<<<<
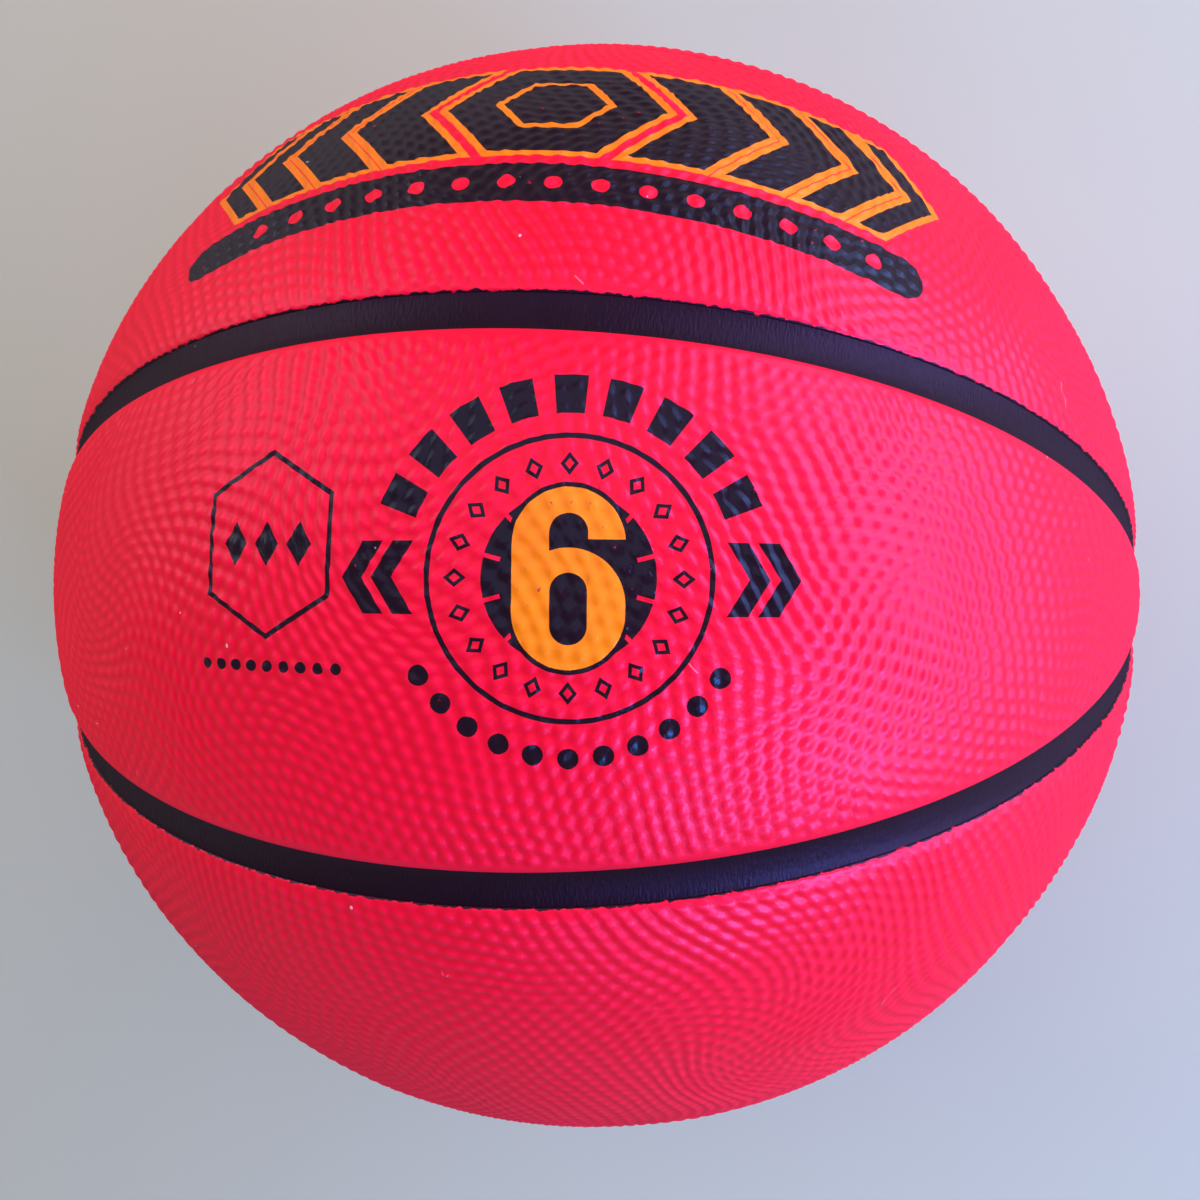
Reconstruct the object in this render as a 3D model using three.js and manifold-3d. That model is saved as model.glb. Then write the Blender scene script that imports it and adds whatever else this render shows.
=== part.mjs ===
// A size 6 rubber basketball with eight equal panels that run from pole to pole.
// The origin is the middle of the ball, the poles lie on the X axis and the middle
// of panel 1 faces up, along Z. Panels are counted round from Z towards Y.
// Millimetres.

import * as THREE from 'three';
import { mergeVertices } from 'three/addons/utils/BufferGeometryUtils.js';
import Module from 'manifold-3d';

// The cover
const ballDiameter = 232.4; // over the crowns of the panels, which is 730 round the ball
const panelCount = 8;
const coverThickness = 2.6; // of a panel at its crown
const channelWidth = 6.5; // from panel wall to panel wall
const crownDrop = 0.6; // from a panel's crown down to its shoulder
const crownReach = 8; // over which that fall fades, away from the channel
const lipDrop = 0.6; // from the shoulder down to the wall of the channel
const lipReach = 0.8; // over which the rounding of the lip fades
const panelTipWidth = 0.8; // of the blunt end beside a pole

// The black strips on the floor of the channels
const stripThickness = 0.6; // along the middle of the channel
const stripTipWidth = 0.3; // of the mitred end at a pole

// The layers under the cover
const carcassThickness = 0.6;
const windingThickness = 0.4;
const bladderThickness = 0.6;

// The valve
const valveFaceDepth = 0.4; // below the crown of its panel
const valveLength = 20;
const neckDiameter = 9;
const flangeDiameter = 22;
const flangeThickness = 1.2;
const bulbDiameter = 10.5;
const bulbTipDiameter = 7.5;
const coreDiameter = 5;
const coreLength = 14;
const needleHoleDiameter = 1.8;
const needleHoleDepth = 10;
const ventDiameter = 2;

// Clearances
const layerGap = 0.3; // between one layer and the next
const stripGap = 0.3; // beside a strip, and between two strips at a pole
const valveGap = 0.3; // round the neck, round the core and above the flange

// Facets
const layerDetail = 5; // cuts of each edge of the icosahedron
const rowsPerPanel = 20; // from pole to pole
const broadColumns = 3; // from a panel's shoulder to its crown
const shoulderReaches = 1.8; // lip reaches from a panel's edge to its shoulder
const roundSides = 24; // of the valve

// Worked out from the sizes above
const crownRadius = ballDiameter / 2;
const coverInnerRadius = crownRadius - coverThickness;
const carcassRadius = coverInnerRadius - layerGap;
const windingRadius = carcassRadius - carcassThickness - layerGap;
const bladderRadius = windingRadius - windingThickness - layerGap;
const bladderInnerRadius = bladderRadius - bladderThickness;
const sector = (2 * Math.PI) / panelCount;
const halfSector = sector / 2;
const blankRadius = coverInnerRadius - 2 * coverThickness; // of the underside of an uncut panel

const coverRubber = new THREE.MeshStandardMaterial({ color: 0xf5213f, roughness: 0.5, metalness: 0 });
const channelRubber = new THREE.MeshStandardMaterial({ color: 0x17121a, roughness: 0.6, metalness: 0 });
const carcassRubber = new THREE.MeshStandardMaterial({ color: 0x3a2a24, roughness: 0.85, metalness: 0 });
const windingNylon = new THREE.MeshStandardMaterial({ color: 0xe6e1d3, roughness: 0.7, metalness: 0 });
const bladderButyl = new THREE.MeshStandardMaterial({ color: 0x1d1d1f, roughness: 0.6, metalness: 0 });
const valveRubber = new THREE.MeshStandardMaterial({ color: 0x121214, roughness: 0.5, metalness: 0 });

const wasm = await Module();
wasm.setup();

// A closed geometry as a solid that can be cut
function solidOf(geometry) {
  const bare = geometry.clone();
  bare.deleteAttribute('normal');
  bare.deleteAttribute('uv');
  const merged = mergeVertices(bare);
  return new wasm.Manifold(
    new wasm.Mesh({
      numProp: 3,
      vertProperties: merged.attributes.position.array,
      triVerts: new Uint32Array(merged.index.array),
    }),
  );
}

function geometryOf(solid) {
  const mesh = solid.getMesh();
  const geometry = new THREE.BufferGeometry();
  geometry.setAttribute('position', new THREE.BufferAttribute(mesh.vertProperties, 3));
  geometry.setIndex(new THREE.BufferAttribute(mesh.triVerts, 1));
  geometry.computeVertexNormals();
  return geometry;
}

// A point by its distance from the centre, its angle from the +X pole and its turn
// about the X axis, from Z towards Y
function pointAt(radius, fromPole, turn) {
  const axisDistance = radius * Math.sin(fromPole);
  return [radius * Math.cos(fromPole), axisDistance * Math.sin(turn), axisDistance * Math.cos(turn)];
}

// The closed surface over an outer and an inner grid of points, whose rows follow one
// another from pole to pole and whose columns go across
function closedBetween(outerGrid, innerGrid) {
  const rows = outerGrid.length - 1;
  const columns = outerGrid[0].length - 1;
  const outer = (row, column) => row * (columns + 1) + column;
  const inner = (row, column) => outer(rows + 1, 0) + outer(row, column);
  const faces = [];
  const quad = (a, b, c, d) => faces.push(a, b, c, a, c, d);
  for (let row = 0; row < rows; row++) {
    for (let column = 0; column < columns; column++) {
      quad(outer(row, column), outer(row, column + 1), outer(row + 1, column + 1), outer(row + 1, column));
      quad(inner(row, column), inner(row + 1, column), inner(row + 1, column + 1), inner(row, column + 1));
    }
    quad(outer(row, 0), outer(row + 1, 0), inner(row + 1, 0), inner(row, 0));
    quad(outer(row, columns), inner(row, columns), inner(row + 1, columns), outer(row + 1, columns));
  }
  for (let column = 0; column < columns; column++) {
    quad(outer(0, column), inner(0, column), inner(0, column + 1), outer(0, column + 1));
    quad(outer(rows, column), outer(rows, column + 1), inner(rows, column + 1), inner(rows, column));
  }
  const geometry = new THREE.BufferGeometry();
  const points = [...outerGrid.flat(), ...innerGrid.flat()];
  geometry.setAttribute('position', new THREE.Float32BufferAttribute(points.flat(), 3));
  geometry.setIndex(faces);
  return geometry;
}

// The ball under a layer, as a cutter or as the layer's own outside. Every layer has
// its facets in the same directions, so that the gaps between them are even.
function ballOf(radius) {
  return new THREE.IcosahedronGeometry(radius, layerDetail);
}

// How far from the axis a point is that lies this far from the plane of a seam and
// this far from the plane through the middle of the panel beside it
function axisDistanceAt(fromSeam, fromMiddle) {
  const alongMiddle = (fromSeam + fromMiddle * Math.cos(halfSector)) / Math.sin(halfSector);
  return Math.hypot(fromMiddle, alongMiddle);
}

// The outside of the cover falls away from the crown towards the edge of the panel,
// gently at first and then round the lip.
function coverRadius(fromEdge) {
  return (
    crownRadius - crownDrop * Math.exp(-fromEdge / crownReach) - lipDrop * Math.exp(-fromEdge / lipReach)
  );
}

// The turns of a panel's columns at one row, from one edge over the crown to the
// other. Near the tip they all draw together.
function panelTurns(edge, axisDistance) {
  const shoulder = edge - Math.min((shoulderReaches * lipReach) / axisDistance, edge / (broadColumns + 1));
  const half = [edge];
  for (let i = broadColumns; i > 0; i--) half.push((shoulder * i) / broadColumns);
  return [...half.map((turn) => -turn), 0, ...half.reverse()];
}

// One panel before it is cut from inside, with its middle towards Z. Its walls stand
// at an even distance from the planes of the two seams beside it.
function panelBlank() {
  const tip = axisDistanceAt(channelWidth / 2, panelTipWidth / 2);
  const grid = (edgeRadius, radiusAt) => {
    const first = Math.asin(tip / edgeRadius);
    const rows = [];
    for (let i = 0; i <= rowsPerPanel; i++) {
      const fromPole = first + ((Math.PI - 2 * first) * i) / rowsPerPanel;
      const axisDistance = edgeRadius * Math.sin(fromPole);
      const edge = halfSector - Math.asin(channelWidth / 2 / axisDistance);
      const place = (turn) => pointAt(radiusAt((edge - Math.abs(turn)) * axisDistance), fromPole, turn);
      rows.push(panelTurns(edge, axisDistance).map(place));
    }
    return rows;
  };
  return closedBetween(grid(coverRadius(0), coverRadius), grid(blankRadius, () => blankRadius));
}

// One channel strip, with its seam towards Z. It is hollow across, with its edges as
// high as the walls of the panels, and its ends are mitred to meet the other strips at
// the poles. The facets of its underside rest on the ball that the cover lies on.
function stripGeometry() {
  const halfWidth = channelWidth / 2 - stripGap;
  const tip = axisDistanceAt(stripTipWidth / 2, stripGap / 2);
  const mitre = axisDistanceAt(halfWidth, stripGap / 2);
  const facetAngle = (Math.PI - 2 * Math.asin(mitre / coverInnerRadius)) / rowsPerPanel;
  const underside = coverInnerRadius / Math.cos(facetAngle / 2);
  const floor = underside + stripThickness;
  const across = [-1, -0.5, 0.5, 1];
  const grid = (radius, rise) => {
    const first = Math.asin(tip / radius);
    const full = Math.asin(mitre / radius);
    const angles = [first];
    for (let i = 0; i <= rowsPerPanel; i++) angles.push(full + ((Math.PI - 2 * full) * i) / rowsPerPanel);
    angles.push(Math.PI - first);
    return angles.map((fromPole) => {
      const axisDistance = radius * Math.sin(fromPole);
      const edge = Math.min(
        Math.asin(Math.min(1, halfWidth / axisDistance)),
        halfSector - Math.asin(stripGap / 2 / axisDistance),
      );
      return across.map((share) => pointAt(radius + rise * share ** 2, fromPole, edge * share));
    });
  };
  return closedBetween(grid(floor, coverRadius(0) - floor), grid(underside, 0));
}

// A round piece of the valve, by its outline from the middle of the ball outwards
function turned(outline) {
  return new THREE.LatheGeometry(
    outline.map(([radius, height]) => new THREE.Vector2(radius, height)),
    roundSides,
  );
}

// The valve goes through the middle of the panel three quarters of the way round.
const valvePanel = Math.round((3 / 4) * panelCount);
const valveTurn = valvePanel * sector;
const valveFace = crownRadius - valveFaceDepth;
const valveEnd = valveFace - valveLength;

// The distance from the centre to the nearest facet of a ball made of triangles
function nearestFacet(geometry) {
  const position = geometry.getAttribute('position');
  const corner = [new THREE.Vector3(), new THREE.Vector3(), new THREE.Vector3()];
  const plane = new THREE.Plane();
  let least = Infinity;
  for (let i = 0; i < position.count; i += 3) {
    corner.forEach((point, k) => point.fromBufferAttribute(position, i + k));
    plane.setFromCoplanarPoints(...corner);
    least = Math.min(least, Math.abs(plane.constant));
  }
  return least;
}

// The rubber housing: a neck through all the layers, a flange that is bonded under
// the bladder and a bulb inside it
function housingGeometry() {
  const flangeRoom = nearestFacet(ballOf(bladderInnerRadius)) - valveGap;
  const flangeTop = Math.sqrt(flangeRoom ** 2 - (flangeDiameter / 2) ** 2);
  const flangeBottom = flangeTop - flangeThickness;
  const boreEnd = valveFace - coreLength - valveGap;
  const boreRadius = coreDiameter / 2 + valveGap;
  return turned([
    [ventDiameter / 2, boreEnd],
    [ventDiameter / 2, valveEnd],
    [bulbTipDiameter / 2, valveEnd],
    [bulbDiameter / 2, (valveEnd + flangeBottom) / 2],
    [bulbDiameter / 2, flangeBottom],
    [flangeDiameter / 2, flangeBottom],
    [flangeDiameter / 2, flangeTop],
    [neckDiameter / 2, flangeTop],
    [neckDiameter / 2, valveFace],
    [boreRadius, valveFace],
    [boreRadius, boreEnd],
    [ventDiameter / 2, boreEnd],
  ]);
}

// The rubber core: a plug in the housing, with the blind hole that takes a needle
function coreGeometry() {
  const coreEnd = valveFace - coreLength;
  return turned([
    [0, coreEnd],
    [coreDiameter / 2, coreEnd],
    [coreDiameter / 2, valveFace],
    [needleHoleDiameter / 2, valveFace],
    [needleHoleDiameter / 2, valveFace - needleHoleDepth],
    [0, valveFace - needleHoleDepth],
  ]);
}

// The way for the neck, through every layer and its panel
function neckCutter(turn) {
  const cutter = new THREE.CylinderGeometry(
    neckDiameter / 2 + valveGap,
    neckDiameter / 2 + valveGap,
    2 * valveLength,
    roundSides,
  );
  cutter.translate(0, valveFace, 0);
  cutter.rotateX(Math.PI / 2 - turn);
  return solidOf(cutter);
}

const ball = new THREE.Group();
ball.name = 'ball';

function add(name, geometry, material, turn) {
  const mesh = new THREE.Mesh(geometry, material);
  mesh.name = name;
  mesh.rotation.x = -turn;
  ball.add(mesh);
}

// Each panel's blank is cut from inside by the ball that the cover lies on.
for (let i = 0; i < panelCount; i++) {
  const turn = i * sector;
  const underside = solidOf(ballOf(coverInnerRadius).rotateX(turn));
  let panel = solidOf(panelBlank()).subtract(underside);
  if (i === valvePanel) panel = panel.subtract(neckCutter(0));
  add(`cover_panel_${i + 1}`, geometryOf(panel), coverRubber, turn);
}

for (let i = 0; i < panelCount; i++) {
  add(`channel_strip_${i + 1}`, stripGeometry(), channelRubber, (i + 0.5) * sector);
}

// A layer under the cover is a hollow ball with a hole for the neck of the valve.
function addLayer(name, radius, thickness, material) {
  const hollow = solidOf(ballOf(radius)).subtract(solidOf(ballOf(radius - thickness)));
  add(name, geometryOf(hollow.subtract(neckCutter(valveTurn))), material, 0);
}

addLayer('carcass', carcassRadius, carcassThickness, carcassRubber);
addLayer('nylon_winding', windingRadius, windingThickness, windingNylon);
addLayer('bladder', bladderRadius, bladderThickness, bladderButyl);

const valve = new THREE.Group();
valve.rotation.x = Math.PI / 2 - valveTurn;
const housing = new THREE.Mesh(housingGeometry(), valveRubber);
housing.name = 'valve_housing';
const core = new THREE.Mesh(coreGeometry(), valveRubber);
core.name = 'valve_core';
valve.add(housing, core);
ball.add(valve);

export default ball;
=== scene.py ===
import math

import bpy
import numpy as np
from mathutils import Matrix, Vector
from mathutils.geometry import delaunay_2d_cdt


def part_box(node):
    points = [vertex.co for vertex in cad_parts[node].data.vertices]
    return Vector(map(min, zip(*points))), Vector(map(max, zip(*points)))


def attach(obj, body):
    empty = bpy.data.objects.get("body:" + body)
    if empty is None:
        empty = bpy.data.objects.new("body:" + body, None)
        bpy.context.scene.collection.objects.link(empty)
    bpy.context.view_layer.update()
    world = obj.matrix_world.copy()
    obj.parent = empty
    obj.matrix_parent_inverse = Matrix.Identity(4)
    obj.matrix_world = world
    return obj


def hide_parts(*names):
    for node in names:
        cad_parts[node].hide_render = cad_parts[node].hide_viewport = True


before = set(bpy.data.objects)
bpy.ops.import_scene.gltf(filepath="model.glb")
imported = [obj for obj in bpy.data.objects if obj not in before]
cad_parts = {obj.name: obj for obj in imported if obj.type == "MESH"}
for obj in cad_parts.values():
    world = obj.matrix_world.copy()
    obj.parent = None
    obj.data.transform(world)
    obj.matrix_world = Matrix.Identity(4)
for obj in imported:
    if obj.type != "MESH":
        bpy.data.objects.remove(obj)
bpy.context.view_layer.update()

# A size 6 rubber basketball. The origin is its middle, the poles lie on the X axis and the
# middle of panel 1 faces up. Lengths are in millimetres until a mesh is made.
mm = 0.001


# The layers under the cover: a butyl rubber bladder that holds the air, nylon thread wound
# round it, and the rubber carcass that is moulded over the thread. The cover hides them.
def add_node(tree, kind, inputs, **settings):
    node = tree.nodes.new("ShaderNode" + kind)
    for name, value in settings.items():
        setattr(node, name, value)
    for key, value in inputs.items():
        if isinstance(value, bpy.types.NodeSocket):
            tree.links.new(value, node.inputs[key])
        else:
            node.inputs[key].default_value = value
    return node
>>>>
GIVEN EXERCISE ▸
Look back at the data above. Transcribe exactly the lines starting at the line that contains "const valve = new THREE.Group();" and ending at the line that contains "obj.matrix_world = world".

WRITTEN ANSWER ▸
const valve = new THREE.Group();
valve.rotation.x = Math.PI / 2 - valveTurn;
const housing = new THREE.Mesh(housingGeometry(), valveRubber);
housing.name = 'valve_housing';
const core = new THREE.Mesh(coreGeometry(), valveRubber);
core.name = 'valve_core';
valve.add(housing, core);
ball.add(valve);

export default ball;
=== scene.py ===
import math

import bpy
import numpy as np
from mathutils import Matrix, Vector
from mathutils.geometry import delaunay_2d_cdt


def part_box(node):
    points = [vertex.co for vertex in cad_parts[node].data.vertices]
    return Vector(map(min, zip(*points))), Vector(map(max, zip(*points)))


def attach(obj, body):
    empty = bpy.data.objects.get("body:" + body)
    if empty is None:
        empty = bpy.data.objects.new("body:" + body, None)
        bpy.context.scene.collection.objects.link(empty)
    bpy.context.view_layer.update()
    world = obj.matrix_world.copy()
    obj.parent = empty
    obj.matrix_parent_inverse = Matrix.Identity(4)
    obj.matrix_world = world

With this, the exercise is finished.